▶ _What the task asks_
Below is a block of records. Copy every line in it that contains the word "bodies".
## Start Data for this exercise
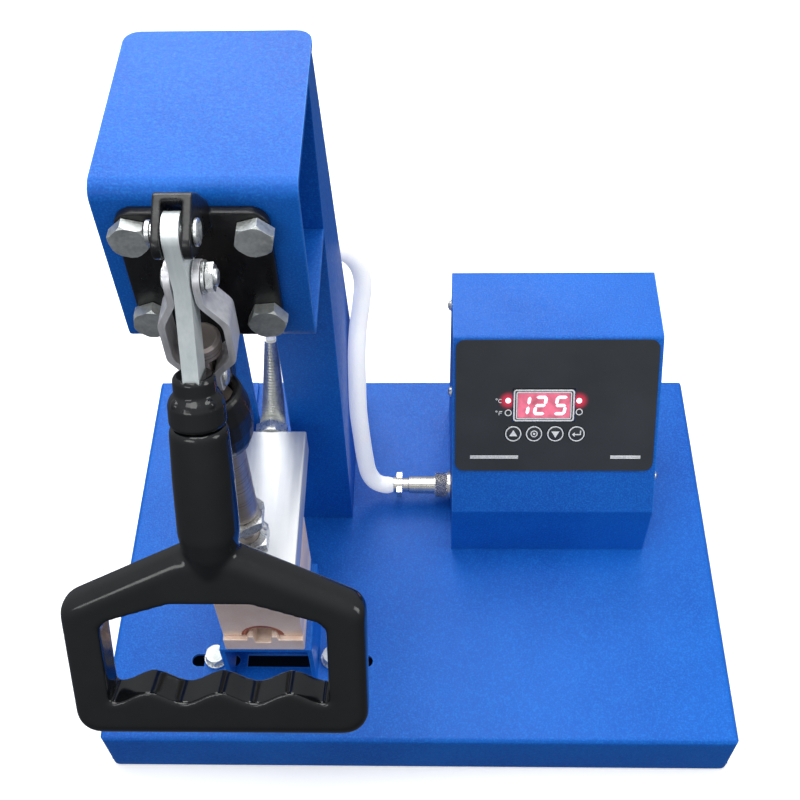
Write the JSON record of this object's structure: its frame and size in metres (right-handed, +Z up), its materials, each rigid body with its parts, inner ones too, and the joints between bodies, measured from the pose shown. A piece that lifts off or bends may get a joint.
## End Data for this exercise
## Start Data for this exercise
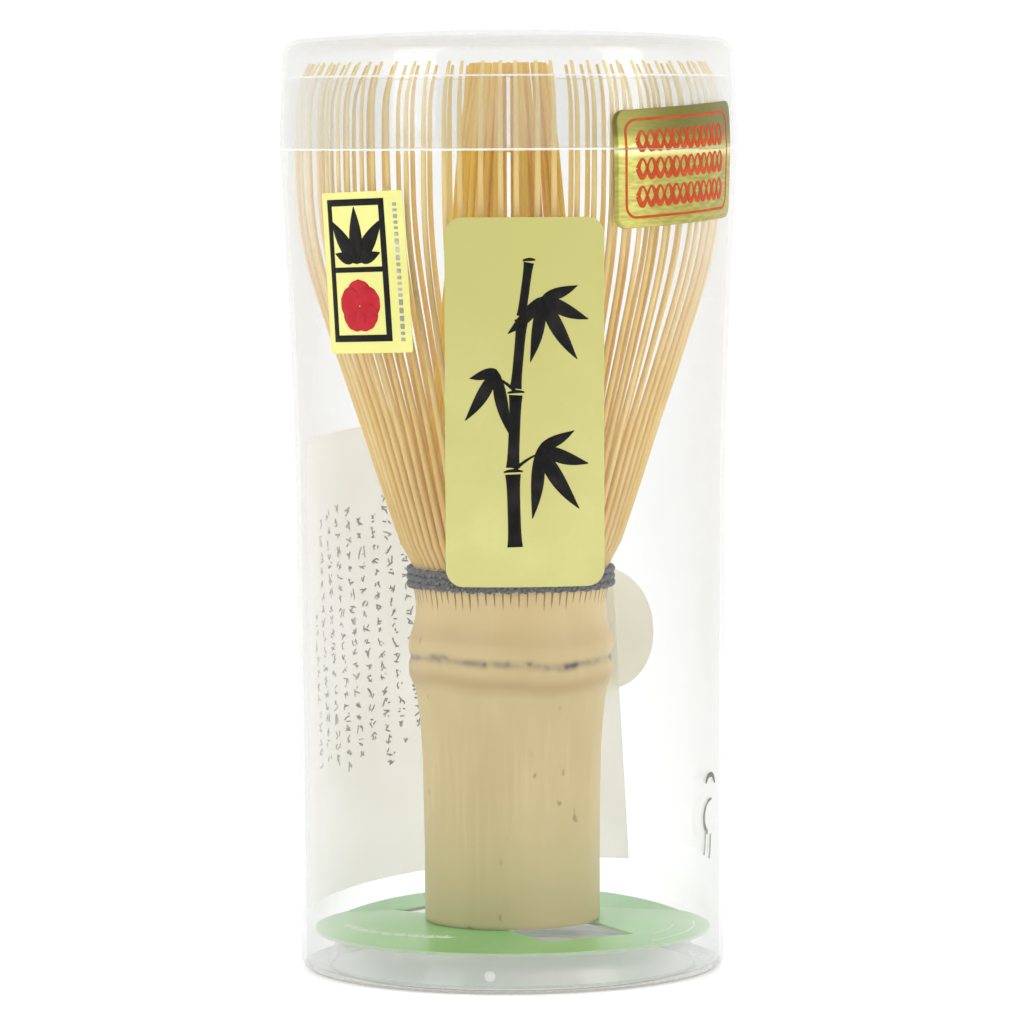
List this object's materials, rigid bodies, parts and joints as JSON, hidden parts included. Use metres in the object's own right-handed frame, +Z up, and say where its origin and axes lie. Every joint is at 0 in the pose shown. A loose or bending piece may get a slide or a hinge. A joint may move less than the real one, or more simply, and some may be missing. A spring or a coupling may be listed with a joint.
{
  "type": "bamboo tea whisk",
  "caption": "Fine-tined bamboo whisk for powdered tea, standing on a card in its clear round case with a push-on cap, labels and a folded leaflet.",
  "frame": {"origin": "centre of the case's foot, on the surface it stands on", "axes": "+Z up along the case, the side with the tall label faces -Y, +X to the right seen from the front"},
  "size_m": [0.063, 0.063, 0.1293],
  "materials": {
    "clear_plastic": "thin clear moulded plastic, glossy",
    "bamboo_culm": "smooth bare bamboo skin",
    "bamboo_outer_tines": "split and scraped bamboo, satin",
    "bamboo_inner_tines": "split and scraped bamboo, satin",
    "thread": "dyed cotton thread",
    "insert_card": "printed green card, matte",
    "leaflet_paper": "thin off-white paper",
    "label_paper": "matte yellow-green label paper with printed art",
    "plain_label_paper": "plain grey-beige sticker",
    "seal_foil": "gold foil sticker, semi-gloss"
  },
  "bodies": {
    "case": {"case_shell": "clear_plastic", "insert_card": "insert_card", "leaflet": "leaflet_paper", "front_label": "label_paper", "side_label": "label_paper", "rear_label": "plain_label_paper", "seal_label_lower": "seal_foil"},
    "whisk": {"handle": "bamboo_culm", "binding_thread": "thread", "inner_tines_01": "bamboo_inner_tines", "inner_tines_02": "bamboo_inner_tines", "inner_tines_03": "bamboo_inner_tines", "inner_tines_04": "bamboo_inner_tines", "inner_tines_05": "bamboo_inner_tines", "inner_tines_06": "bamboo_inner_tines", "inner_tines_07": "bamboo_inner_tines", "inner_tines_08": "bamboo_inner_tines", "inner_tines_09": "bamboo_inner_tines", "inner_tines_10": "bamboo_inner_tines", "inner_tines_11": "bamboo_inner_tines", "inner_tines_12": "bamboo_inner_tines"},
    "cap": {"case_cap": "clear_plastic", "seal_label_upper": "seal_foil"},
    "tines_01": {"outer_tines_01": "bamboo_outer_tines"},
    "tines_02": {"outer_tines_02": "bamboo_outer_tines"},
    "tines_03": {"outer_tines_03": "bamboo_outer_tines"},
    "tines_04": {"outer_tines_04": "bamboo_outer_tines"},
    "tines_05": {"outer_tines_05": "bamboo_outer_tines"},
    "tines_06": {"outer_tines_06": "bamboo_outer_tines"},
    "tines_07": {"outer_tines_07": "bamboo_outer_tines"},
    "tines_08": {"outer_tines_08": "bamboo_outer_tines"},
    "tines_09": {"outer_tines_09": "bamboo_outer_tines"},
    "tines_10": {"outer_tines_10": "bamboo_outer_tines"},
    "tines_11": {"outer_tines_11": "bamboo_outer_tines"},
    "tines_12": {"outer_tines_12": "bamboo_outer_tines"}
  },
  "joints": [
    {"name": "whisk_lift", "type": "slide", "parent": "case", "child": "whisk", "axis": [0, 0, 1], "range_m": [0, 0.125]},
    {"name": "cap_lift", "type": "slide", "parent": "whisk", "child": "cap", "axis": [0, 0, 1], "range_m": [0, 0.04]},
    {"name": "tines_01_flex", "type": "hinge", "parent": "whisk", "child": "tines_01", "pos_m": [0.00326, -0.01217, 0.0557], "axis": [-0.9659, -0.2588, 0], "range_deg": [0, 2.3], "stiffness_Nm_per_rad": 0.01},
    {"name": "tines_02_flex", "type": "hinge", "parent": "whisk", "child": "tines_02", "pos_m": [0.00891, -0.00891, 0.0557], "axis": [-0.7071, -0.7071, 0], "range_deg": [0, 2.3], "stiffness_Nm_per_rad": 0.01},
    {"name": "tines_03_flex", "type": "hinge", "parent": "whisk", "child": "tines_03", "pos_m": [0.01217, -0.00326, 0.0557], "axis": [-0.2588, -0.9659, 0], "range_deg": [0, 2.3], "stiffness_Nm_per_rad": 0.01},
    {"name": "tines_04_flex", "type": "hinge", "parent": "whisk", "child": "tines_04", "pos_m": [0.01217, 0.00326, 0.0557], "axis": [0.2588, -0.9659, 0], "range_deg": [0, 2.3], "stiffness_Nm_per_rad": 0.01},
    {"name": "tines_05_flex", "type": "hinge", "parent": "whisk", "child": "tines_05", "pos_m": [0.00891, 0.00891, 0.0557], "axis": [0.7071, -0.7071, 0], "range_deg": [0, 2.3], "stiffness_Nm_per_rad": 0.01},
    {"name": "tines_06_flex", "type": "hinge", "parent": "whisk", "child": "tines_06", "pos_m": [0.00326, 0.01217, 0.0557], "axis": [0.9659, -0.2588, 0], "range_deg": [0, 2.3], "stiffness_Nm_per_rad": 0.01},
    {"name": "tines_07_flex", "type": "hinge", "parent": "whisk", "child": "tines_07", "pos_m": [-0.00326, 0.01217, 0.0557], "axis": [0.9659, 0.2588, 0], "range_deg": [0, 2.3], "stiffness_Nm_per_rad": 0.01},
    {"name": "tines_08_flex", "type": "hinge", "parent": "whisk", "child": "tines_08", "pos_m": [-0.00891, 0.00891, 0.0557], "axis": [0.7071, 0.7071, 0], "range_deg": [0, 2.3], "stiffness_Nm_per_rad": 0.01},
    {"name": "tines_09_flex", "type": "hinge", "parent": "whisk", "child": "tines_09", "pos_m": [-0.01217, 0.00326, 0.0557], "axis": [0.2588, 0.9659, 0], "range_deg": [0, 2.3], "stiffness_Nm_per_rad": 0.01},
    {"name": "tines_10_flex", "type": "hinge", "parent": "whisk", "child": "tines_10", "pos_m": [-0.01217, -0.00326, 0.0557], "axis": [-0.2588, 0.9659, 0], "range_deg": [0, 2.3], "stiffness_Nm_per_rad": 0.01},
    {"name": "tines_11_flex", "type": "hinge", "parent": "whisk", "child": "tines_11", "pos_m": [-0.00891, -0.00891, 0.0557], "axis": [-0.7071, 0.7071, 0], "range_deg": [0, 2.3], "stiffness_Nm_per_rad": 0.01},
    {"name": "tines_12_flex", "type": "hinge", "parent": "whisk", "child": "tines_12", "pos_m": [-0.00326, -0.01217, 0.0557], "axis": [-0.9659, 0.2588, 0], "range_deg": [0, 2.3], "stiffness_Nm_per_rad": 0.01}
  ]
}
## End Data for this exercise
▶ _Result for this task_
Write the JSON record of this object's structure: its frame and size in metres (right-handed, +Z up), its materials, each rigid body with its parts, inner ones too, and the joints between bodies, measured from the pose shown. A piece that lifts off or bends may get a joint.
List this object's materials, rigid bodies, parts and joints as JSON, hidden parts included. Use metres in the object's own right-handed frame, +Z up, and say where its origin and axes lie. Every joint is at 0 in the pose shown. A loose or bending piece may get a slide or a hinge. A joint may move less than the real one, or more simply, and some may be missing. A spring or a coupling may be listed with a joint.
  "bodies": {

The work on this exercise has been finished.